Strong turbulent crosswinds buffeted them all day, and at the first fuel stop landing such light planes was quite a challenge. Taking off wasnít much easier, and Garyís hair was starting to turn white. At the second stop for fuel, they reached Warsaw, MO and after a difficult landing in crosswinds at the very limit for their aircraft, both Gary and Jim told George that they had reached the limits of their abilities to fly in such conditions and wished to go no further. George was relieved to hear it. The weather outlook for the next couple of days was not good, and each of them had obligations to get home too, so Gary made a phone call to a friend with a Pilatus, a fast, heavy, passenger plane that would not be bothered by these winds. It took less than an hour for the Pilatus to make the trip from Claremore, OK. After parking their Challengers in a hangar at the Warsaw airport, they climbed aboard the big plane and flew back to Vinita.
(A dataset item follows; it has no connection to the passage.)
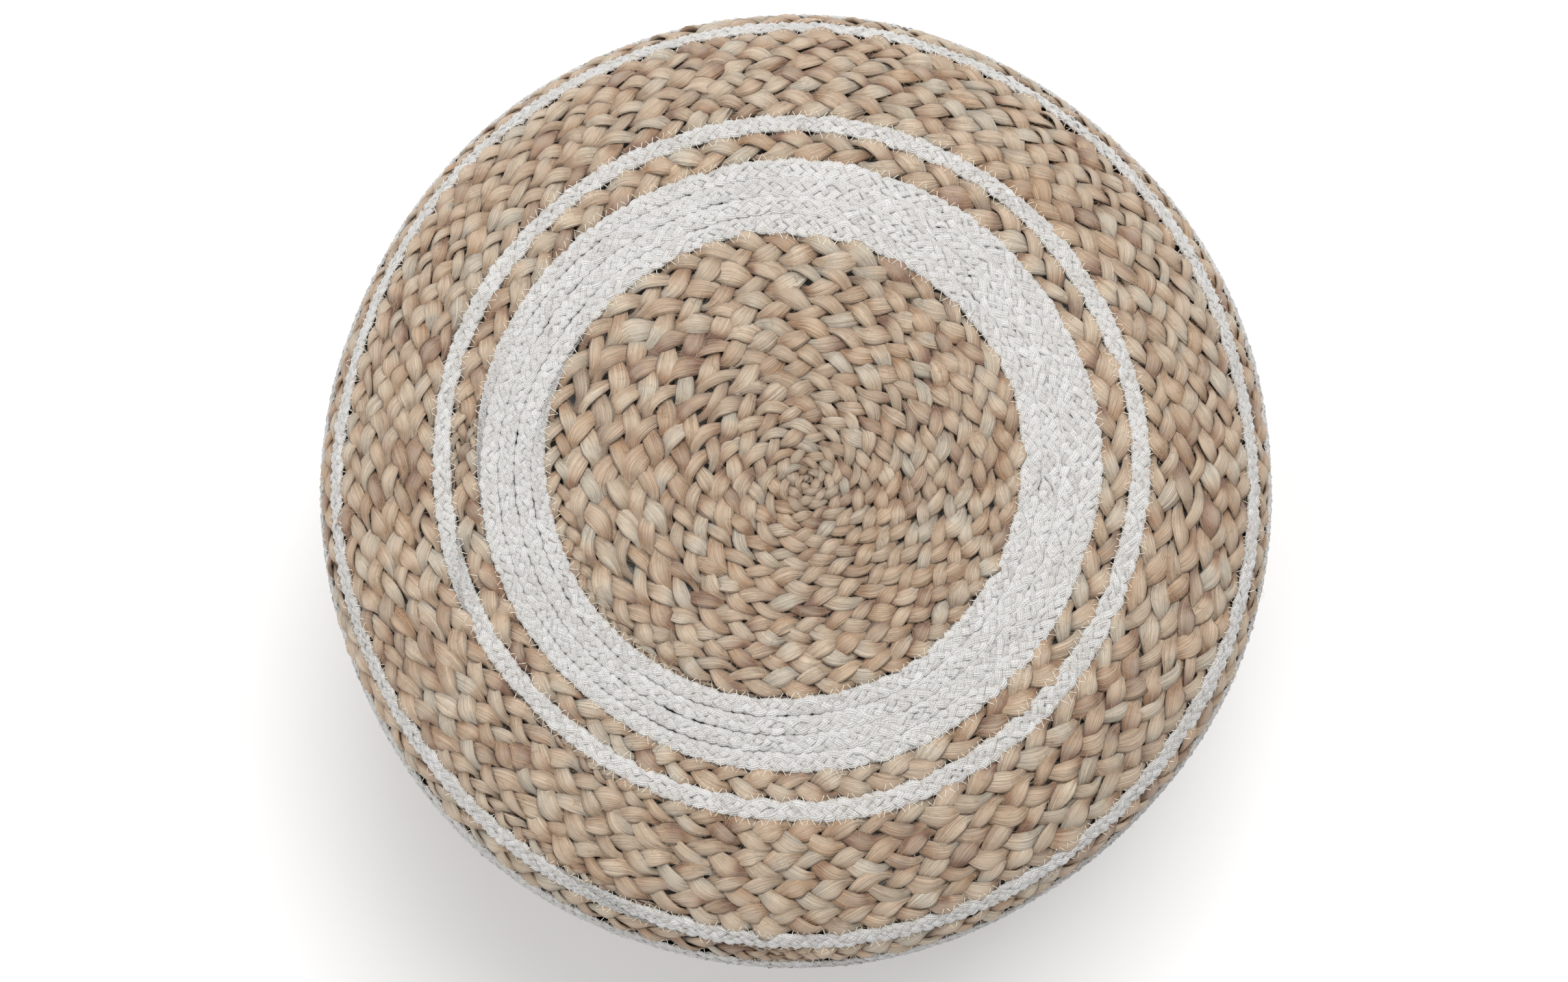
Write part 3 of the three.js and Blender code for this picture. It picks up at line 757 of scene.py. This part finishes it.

The following Saturday, Glen Passmore, the owner of the Pilatus, took the group back to Warsaw to retrieve the airplanes. George and Gary were joined by Joe Reed, a local pilot and friend of theirs who had agreed to fly Jimís plane back to Vinita since Jim had returned home to Lawton days before.

Fair skies and light winds made for a pleasant flight home with a stop at Lamar, Missouri for fuel and a cookout hosted by Elmer Osterdyk, a friend of theirs who hangars at the Lamar airport. Elmer rolled out the gas grill and cooked hamburgers and hot dogs right on the ramp while George, Gary, and Joe mixed two cycle oil with gas to top off their tanks. Everyone ate their fill while Gary told harrowing tales of battling the winds during the trip. All too soon, it was time to depart, if they were going to make it home on schedule.

By the time they landed at the Vinita airport, Jim was there, having been flown up by a buddy from Lawton with a Cessna 172. Jim refueled his plane and said his goodbyes to the Vinita gang, hoping to make Lawton before dark. Nearly a week after beginning the flight home, they finally made it. After enduring winds and turbulence that pushed the limits of pilot and plane, the three agreed that they definitely would do it again next year.